Henry Wadsworth Longfellow’s emotional pain
On this day in 1807 the American poet Henry Wadsworth Longfellow was born. An academic and for a time a professor at Harvard, he is known for his ballads The Song of Hiawatha and Paul Revere’s Ride.
Longfellow’s life sometimes appears superficial compared to the angst and torment endured by some poets, but he did endure some emotional pain, especially over the untimely death in 1861 of his wife Frances who was badly burnt and died following an accident with matches (not unusual at a time of open fires, candles and long dresses).
The short story A Half Hour With Longfellow (The New Yorker 1951) is a good read. Here is his only love poem, to his wife, Frances Appleton:
Lo! In the painted oriel of the West,
Whose panes the sunken sun incarnadines,
Like a fair lady at her casement, shines
The evening star, the star of love and rest!

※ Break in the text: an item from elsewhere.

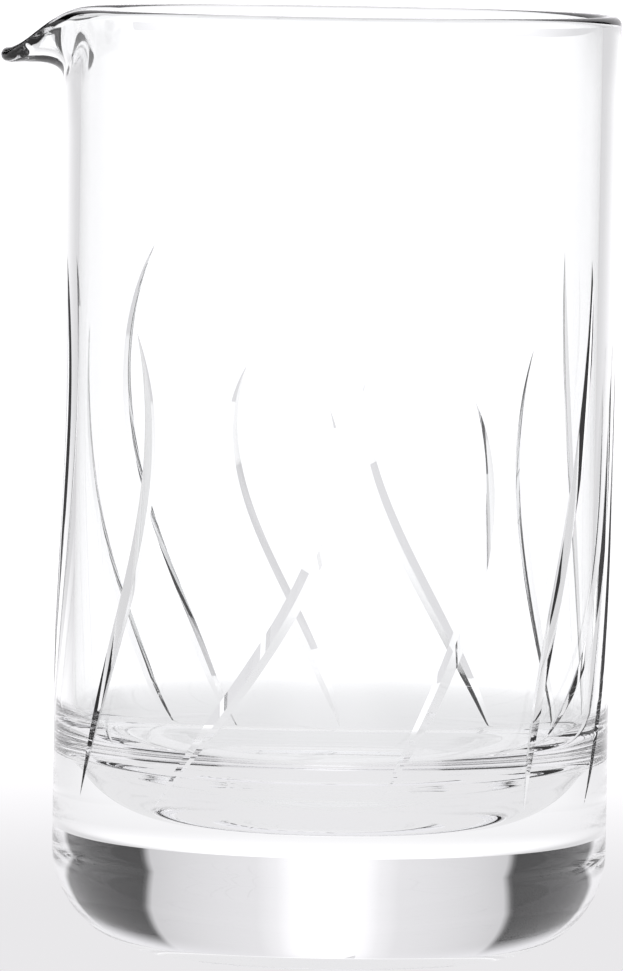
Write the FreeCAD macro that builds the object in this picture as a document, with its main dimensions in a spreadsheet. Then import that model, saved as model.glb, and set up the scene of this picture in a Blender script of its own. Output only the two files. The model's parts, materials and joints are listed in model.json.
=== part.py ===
import FreeCAD, Part
import math
import os
import Sketcher

# Cocktail mixing glass: one piece of thick clear glass.  A straight cylinder
# with a heavy base, a large rounded foot corner, a fire-rounded rim, one small
# drooping pouring lip and a ring of hand-cut V grooves (the "blades").
#
# Frame: millimetres, origin at the centre of the plane the glass stands on,
# +Z up, pouring lip toward -X.  Azimuths are measured from -Y toward +X, so
# the lip is at azimuth 270.

doc = FreeCAD.newDocument("MixingGlass")

# ---------------------------------------------------------------- sizes
SIZES = [
    ("body_radius", 44.5),
    ("total_height", 150.0),
    ("wall_thickness", 3.0),
    ("floor_height", 20.8),
    ("foot_corner", 16.0),
    ("bowl_corner", 10.0),
    ("shoulder_height", 31.5),
    ("hollow_edge_radius", 27.0),
    ("hollow_edge_height", 29.0),
    ("hollow_edge_round", 5.0),
    ("hollow_foot_radius", 22.5),
    ("hollow_corner", 12.0),
    ("punt_radius", 19.5),
    ("punt_rise", 0.9),
    ("lip_start_height", 130.0),
    ("lip_half_angle", 36.0),
    ("lip_spread_angle", 33.0),
    ("lip_beak_angle", 11.0),
    ("lip_reach", 10.2),
    ("lip_droop", 6.2),
    ("lip_bend_height", 138.2),
    ("lip_edge_thickness", 2.4),
    ("groove_half_width", 1.4),
    ("groove_depth", 0.6),
    ("groove_overcut", 1.4),
]

# Each blade: azimuth at the tip, at one third, at two thirds and at the foot,
# then the height of the tip and of the foot.
BLADES = [
    (-1.4, -2.6, -17.2, -38.0, 90.0, 26.2),
    (28.9, 32.0, 24.2, 10.5, 91.0, 29.2),
    (63.6, 60.2, 50.4, 43.1, 112.0, 25.8),
    (78.0, 76.0, 68.5, 48.2, 93.0, 36.7),
    (87.0, 82.5, 76.5, 64.7, 99.0, 25.7),
    (116.9, 113.0, 104.0, 92.0, 111.5, 27.2),
    (129.3, 133.0, 126.0, 112.0, 95.0, 26.2),
    (173.6, 169.0, 154.0, 138.5, 88.0, 27.2),
    (200.3, 201.6, 188.2, 178.0, 91.0, 27.2),
    (226.1, 234.7, 218.7, 202.0, 111.0, 26.2),
    (258.0, 253.6, 235.0, 218.5, 99.0, 27.2),
    (285.0, 287.5, 279.0, 263.0, 111.0, 26.2),
    (315.4, 318.8, 309.8, 297.5, 100.3, 26.0),
]
BLADE_FIELDS = ["az_tip", "az_upper", "az_lower", "az_foot", "tip_height", "foot_height"]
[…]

And then anon she doth herself divest
Of all her radiant garments, and reclines
Behind the sombre screen of yonder pines,
With slumber and soft dreams of love oppressed.
O my beloved, my sweet Hesperus!
My morning and my evening star of love!
My best and gentlest lady! Even thus,
As that fair planet in the sky above,
Dost thou retire unto thy rest at night,
And from thy darkened window fades the light.
Today I ask to understand the meaning of true love and friendship.